Now if China has the resources of Africa at it's disposal what's to stop it forming a new world Empire? It would easily be able to unseat, bribe or crush any resistance.  And who would stop them. The United States?... while it's military is powerful now, it's economy really isn't that healthy, who else then. Could this be the start of the Chinese world domintion?

But then again maybe I'm just being paranoid and they really are just trying to be nice...... thoughts anyone?


----------



## Torlyn (4 Nov 2006)

It also begs the question, is Chinese imperialism a bad thing?  Perhaps we are in the dusk of western civilization, and the time has come to move over for the big boys.  "Western" nations make up what, 500 million people?  China's parked on over a billion.  If we were to have a world democratic government, we might not win many seats.  They've also got the benefit of several thousand years of civilization, whereas we're sitting on a few hundred.  With their experience, they might do a better job of it than we are currently.  I'll grant that they have a few human rights issues, but you can't make everyone happy all the time.  

Regardless, the Chinese economic expansion in to Africa is to be expected, as is future, stronger co-operation with Russia.  I wonder if China's economic expansionism isn't a better method of controlling Africa than the more direct and political methods previously used.  Hurry up and wait, I suppose.

T


----------



## rz350 (4 Nov 2006)

Every country (should) looks out for it self. China is expected to do it. and Hell, maybe, just maybe, some devlopment can bring a bit of Order to Africa.


----------



## paracowboy (4 Nov 2006)

dang Commies! 

As long as the West realizes that China is an enemy, and can never be trusted to act except in their own interests, I say let 'em go! Let them try to stabilize Africa, while we work on the Middle East. It's gonna take us both centuries, anyway.

Maybe it'll help keep the sneaky sunsabitches too buys to keep engaging in espionage here.


----------



## a_majoor (5 Nov 2006)

Predatory "empires" that attempt to exploit foreign or domestic resources for the gain of the ruling class usually come to bad ends. Sparta went into instant and irreversible decline when stripped of her Helots, and neither the Soviet Union or the Russian Empire ever achieved a fraction of their potential despite being continental nations with vast quantities of natural resources. Belgum didn't receive much benefit from controlling the Congo, New France was desperately poor compared to New England, and so on. 
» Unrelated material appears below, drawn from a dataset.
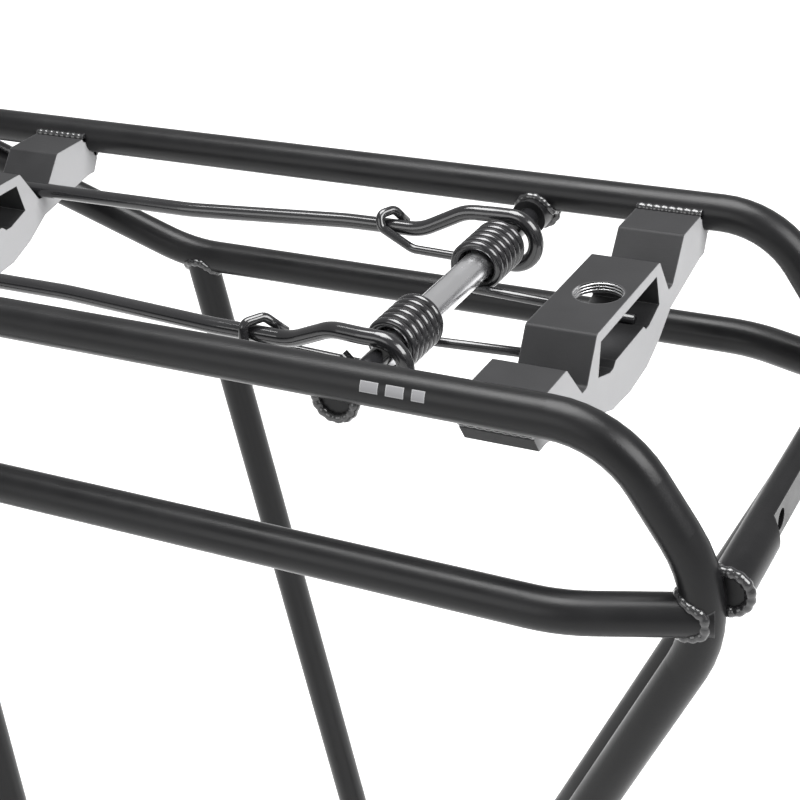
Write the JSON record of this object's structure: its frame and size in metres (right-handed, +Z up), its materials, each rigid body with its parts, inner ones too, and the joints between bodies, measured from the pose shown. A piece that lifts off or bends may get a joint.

"Empires" and societies which were free relative to their neighbours outperform them in almost every metric. The Delian League (Athens during the Peloponnesian Wars) had the ability to take on "Sparta and her Allies", the Persian Empire, Thebes and member states that attempted to revolt for almost three decades, and rise to prominence again after the fall of Sparta. Elizabethan England, the Republic of Venice and the United Provinces (the Netherlands) certainly didn't look like matches for the Ottoman Empire or the Spanish Empires of the time, but their looser organizational structures, relative freedoms and free market economies enabled them to outperform the resource and manpower giants of their day. In the end, the United States, which shed the "class" structure of their British ancestors, overtook the mother country and has become the dominant power of the world today. (There are no guarantees this will always be the case).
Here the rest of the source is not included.